On Tue, 13 Jan 2009, Atom Powers wrote:

I'm still working on this, but I'm hoping you guys can provide some helpful
insights.
I have a lot of services that depend on my directory service, and fail
rather spectacularly when the directory service is unavailable. Some of
those are fairly critical services.

In my quest to make my OpenLDAP directory highly available I have tried many
approaches, and each has proven insufficient in some way.

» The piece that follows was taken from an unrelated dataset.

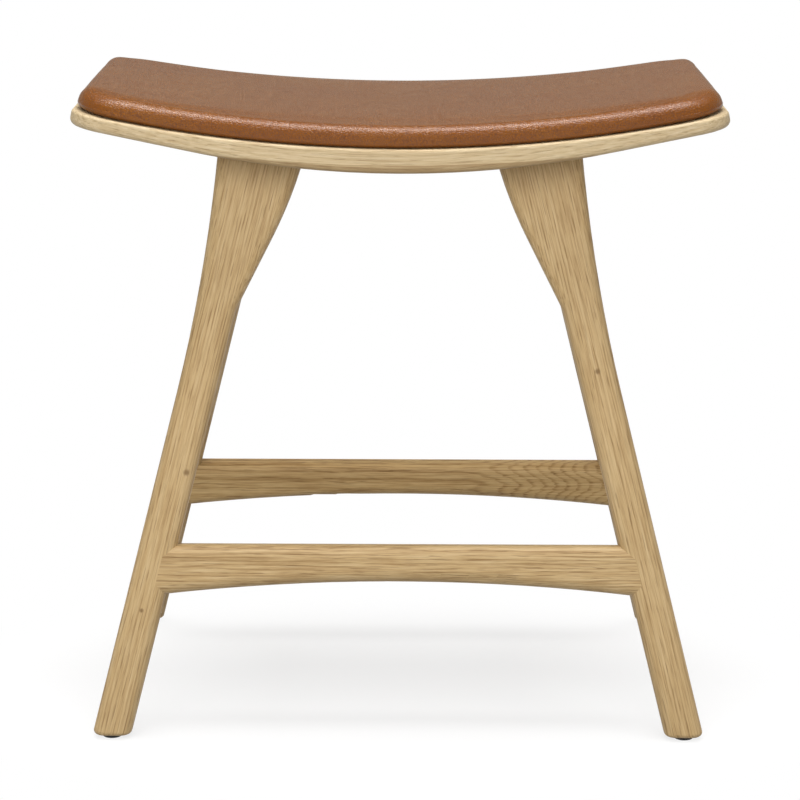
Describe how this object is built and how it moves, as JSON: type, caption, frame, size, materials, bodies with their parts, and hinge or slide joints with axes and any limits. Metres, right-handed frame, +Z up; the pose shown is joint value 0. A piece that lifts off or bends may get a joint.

* Multiple ldap servers listed in the service configuration.
Some services allow me to list multiple ldap servers, and tries each of them
in turn if the one before it fails. But sometimes it takes too long to
failover to the next server and some services don't support this feature.

* DNS Round-Robin
Obvious probem: if one server is down half my queries fail. Not exactly high
availability.

* CARP interfaces (Open/Free BSD)
I thought this was it. But CARP only provides IP avilability, not service
availability. So if one ldap service dies, or is under very heavy load,
avialability is as bad as a DNS RR.

I will look into an LDAP proxy, which might be able to do the service
availability that CARP can't, but then I still have a single point of
failure on the proxy server.

What are the other strategies for making a service highly available?

take a look at the linux-ha project, I believe that it also runs on *BSD systems. it can be used to monitor the system and failover (CARP equivalent for load sharing, or just move the IP for failover) as needed.